I had thought that the nightmares would be the next challenge but at the table I suddenly felt strange using the nightmares as predators. As I had seen one of the players get really excited about the prospect of catching and taming a nightmare, I decided that the seventh challenge would be the temptation of catching a nightmare. The party would have to start a fight. And they didn’t…
The eight challenge had not been listed on the “treasure map”: flying yeth hounds. The party moved away from their baying (it’s effect only works within 100 ft.) and decided to avoid the dogs. It worked.
At the edge of the sea of fog, they left their guide who, when asked, said that all they had to do was ignore the larva. And they did. No talking, no eye contact, no listening. Again, the party used silence to bypass the ninth challenge. It worked.
Finally, they reached the witch, the tenth challenge. I decided to use witches from the Shark Den section of the Caverns of Slime, Vialashta and Kurmatesha, the four lesser witches, the tengu horn, and my own treasure I had rolled up. As you can see, I had prepared a different night hag in my notes (including a 65% magic resistance)… Oh well. There was a lot of talking, bluffing and haggling involved, a short discussion on the merits of both Odin and Hekate, but in the end, the orc witch has charmed the talking character and disappeared into the tent and the fight was on.
The party consisted of a cleric 5, a fighter 4, an elf 2, and some henchmen: two giant apes, a cleric 4, a fighter 2, and a magic-user 1.
The enemies:
- Vialashta, the one-eyed crow priestess of the orcs (HD 9; AC 8; Atk 1 orcish hammer (1d6); MV 9; curse at will, roll d6: 1. slowed, 2. blind, 3. stupid like an ox, 4. weak as a baby, 5. contract the plague, 6. crippling pain; save vs. spells to avoid)
- her four witches (HD 5; AC 8; Atk 1 cudgel (1d6); MV 9; curse 3×/day as above)
- Kurmatesha, the orc witch (HD 9; AC 9; Atk 1 staff (1d6); MV 9; spells as per her spellbook below); she has the horn of the mountain cedar which summons twelve tengu once per day: crow-headed, flying swordsmen (HD 5; AC 7; Atk 1 two handed glass swords (2d6); MV 9 fly); if attacked she will polymorph into a shadow wolf (HD 9; AC 7; Atk 1 bite (2d6); MV 12; howl of pain (anybody touching the ground within 60 ft. must save vs. petrification or be stunned for a round and save vs. death or suffer 1d6 damage from bleeding ears)
- the hanging tree (HD 15; AC 3; Atk 8 branches and roots (1d6 each); MV 0); the branches of the hanging tree are loaded with twitching corpses: twelve armless ghouls are hanging up there, unable to free themselves (HD 2; AC 9; Atk 1 bite (1d6); MV 12)
Kurmatesha is reduced to less than 10 hit-points in two rounds.
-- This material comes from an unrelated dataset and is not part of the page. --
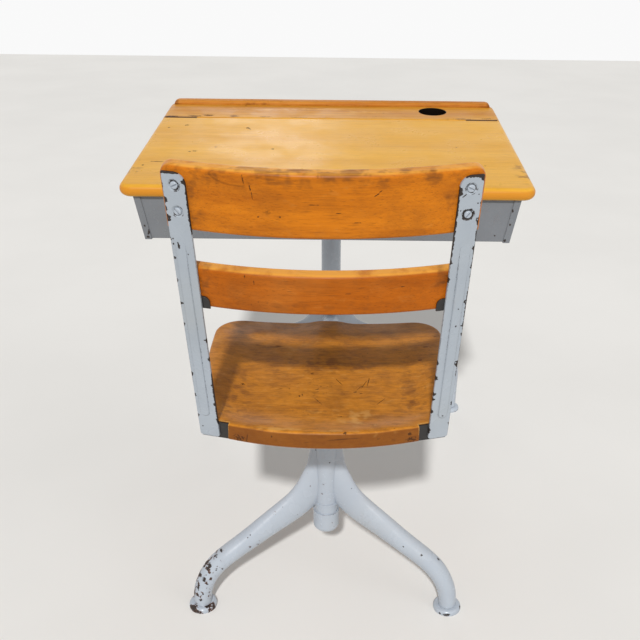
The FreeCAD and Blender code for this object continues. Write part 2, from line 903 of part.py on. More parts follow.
def underside_lip(x_low, x_high, y_low, y_high):
    """Flat lip of sheet that lies against the underside of the wood, between upright planes."""
    reach = top_depth + top_width
    sheet = on_slope(block(x_low, x_high, -reach, reach, -top_thickness - sheet_thickness, -top_thickness))
    return sheet.common(block(x_low, x_high, y_low, y_high, 0, top_front_z + reach))


def place_under_wood(y):
    """Distance up the slope from the front edge, for a place on the wood's underside."""
    return (y - top_front_y - top_thickness * math.sin(top_slope)) / math.cos(top_slope)


def book_box_pan():
    outer = box_block(0, sheet_thickness)
    front_y = box_front_y() + sheet_thickness
    back_y = box_back_y() - sheet_thickness
    floor_z = box_bottom_z + sheet_thickness
    room = block(-top_width, top_width, front_y, back_y, floor_z, top_front_z + top_depth)
    folded = outer.cut(room)
    half_width = box_half_width(top_front_z - top_thickness, sheet_thickness + end_lip_width)
    front_lip = underside_lip(-half_width, half_width, box_front_y(), box_front_y() + box_front_lip)
    back_lip = underside_lip(-half_width, half_width, back_y, back_y + box_back_lip)
    pan = fused([folded, front_lip, back_lip])
    for screw in flat_strip_screws():
        pan = pan.cut(on_slope(screw))
    for x, y in bracket_bolt_places():
        start = Vector(x, y, box_bottom_z - cut_overrun)
        pan = pan.cut(round_bar(bolt_radius, start, Vector(x, y, floor_z + cut_overrun)))
    return pan


def end_panel():
    """Right-hand end of the book box, with flanges folded over the pan and a lip under the wood."""
    cover = box_block(sheet_thickness, 0)
    hollow = box_block(0, sheet_thickness)
    far = top_depth + top_width
    low_z = box_bottom_z - sheet_thickness
    high_z = top_front_z + far
    kept_side = prism([
        Vector(box_half_width(low_z, end_flange_width), -far, low_z),
        Vector(far, -far, low_z),
        Vector(far, -far, high_z),
        Vector(box_half_width(high_z, end_flange_width), -far, high_z),
    ], forward * (far + far))
    shell = cover.cut(hollow).common(kept_side)
    lip_x = box_half_width(top_front_z - top_thickness, sheet_thickness)
    lip = underside_lip(lip_x - end_lip_width, lip_x + sheet_thickness / 2, box_front_y() + sheet_thickness,
                        box_back_y() - sheet_thickness)
    return fused([shell, lip])


# Seat


def dish(share):
    """Smooth bump that is one in the middle and falls to nothing at share one."""
    inside = max(0.0, 1 - share * share)
    return inside * inside * (3 - 2 * inside)


def back_bow(x):
    """How far the seat's bowed back edge has come forward at this distance from the middle."""
    return seat_back_radius - math.sqrt(seat_back_radius ** 2 - x ** 2)


def seat_half_width(y):
    """Half width of the seat's outline at this depth."""
    if y < seat_middle_y:
        share = (seat_middle_y - y) / (seat_middle_y - seat_back_y)
        return seat_middle_half_width - (seat_middle_half_width - seat_back_half_width) * share * share
    share = (y - seat_middle_y) / (seat_front_y - seat_middle_y)
    return seat_middle_half_width - (seat_middle_half_width - seat_front_half_width) * share * share


def scoop_wall(distance):
    """Share of the scoop's depth at this distance inside its border: steep at first, then level."""
    share = min(1.0, max(0.0, distance / scoop_wall_width))
    return share * (2 - share)


def seat_top_z(x, y):
    """Top of the saddle: a scoop with a border at the sides and the back, and a wave along the front edge."""
    across_share = x / seat_middle_half_width
    side_wall = scoop_wall(seat_half_width(y) - scoop_side_border - abs(x))
    back_wall = scoop_wall(y - seat_back_y - back_bow(x) - scoop_back_border)
    front_start_y = seat_back_y + (seat_front_y - seat_back_y) * scoop_front_start_share
    front = smooth_step(min(1.0, max(0.0, (y - front_start_y) / (seat_front_y - front_start_y))))
    ridge = dish(min(1.0, abs(across_share) / ridge_half_width_share))
    thigh = dish(across_share / thigh_half_width_share)
    wave = seat_front_fall * thigh - seat_ridge_height * ridge
    scoop = seat_dish_depth * side_wall * back_wall
    return seat_bottom_z + seat_thickness - scoop * (1 - front) - wave * front


def seat_surface():
    margin = cut_overrun
    rows = []
    for row in range(surface_rows):
        y = seat_back_y - margin + (seat_front_y - seat_back_y + 2 * margin) * row / (surface_rows - 1)
        points = []
        for column in range(surface_rows):
            width = 2 * (seat_middle_half_width + margin)
            x = -seat_middle_half_width - margin + width * column / (surface_rows - 1)
            points.append(Vector(x, y, seat_top_z(x, y)))
        rows.append(points)
    surface = Part.BSplineSurface()
    surface.interpolate(rows)
    return surface.toShape()


def seat_outline():
    """Rounded outline: a bowed back edge, sides that swell to the middle and large front corners."""
    back_side_y = seat_back_y + back_bow(seat_back_half_width)
    bottom = seat_bottom_z
    back_left = Vector(-seat_back_half_width, back_side_y, bottom)
    back_right = Vector(seat_back_half_width, back_side_y, bottom)
    edges = [Part.Arc(back_left, Vector(0, seat_back_y, bottom), back_right).toShape()]
    for side in (1, -1):
        side_points = [
            Vector(side * seat_back_half_width, back_side_y, bottom),
            Vector(side * seat_middle_half_width, seat_middle_y, bottom),
            Vector(side * seat_front_half_width, seat_front_y, bottom),
        ]
        edges.append(Part.Arc(*side_points).toShape())
    front_left = Vector(-seat_front_half_width, seat_front_y, bottom)
    front_right = Vector(seat_front_half_width, seat_front_y, bottom)
    edges.append(Part.LineSegment(front_left, front_right).toShape())
    return Part.Face(Part.Wire(Part.__sortEdges__(edges)))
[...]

She, in turn, blows the horn and summons the tengus, then polymorphs into a shadow wolf. The party then kills her and have a quick chat with the tengu. They want the horn (and their freedom), but one character is close enough to the horn to blow it again, at which point I decide that the tengu are all dispelled.
The second half of the battle is a running battle as the witches are standing under the hanging tree, cursing all that approach. With a desperate rush, a character delivers the arrow that has silence cast on it to the witches. The witches start releasing ghouls but they are being turned as fast as they are being released. Finally, when the crow witch Vialashta is finally held using magic, the remaining lesser witches flee into the sea of fog.
The witch tells them that the hanging tree is guarding the treasure and since they stocked up on oil and hadn’t used any of it, I decided that burning a 15 HD tree required 15 flasks of oil—and having bought 20 flasks of oil without having to use them against the trolls, that was no problem at all…
- 20’000 gold pieces
- 10 gems worth 1980 gold pieces (1000, 10, 50, 10, 10, 500, 100, 100, 50, 100)
- two pieces of jewelry (“the crown and sceptre of the Ulfides”)
- a halfling chain +1 and a small shield +1 (“the magic armor of a halfling hero with the heraldry of the Oxwrestler clan”)
- the horn of the mountain cedar (I already fear that this item might be too powerful!)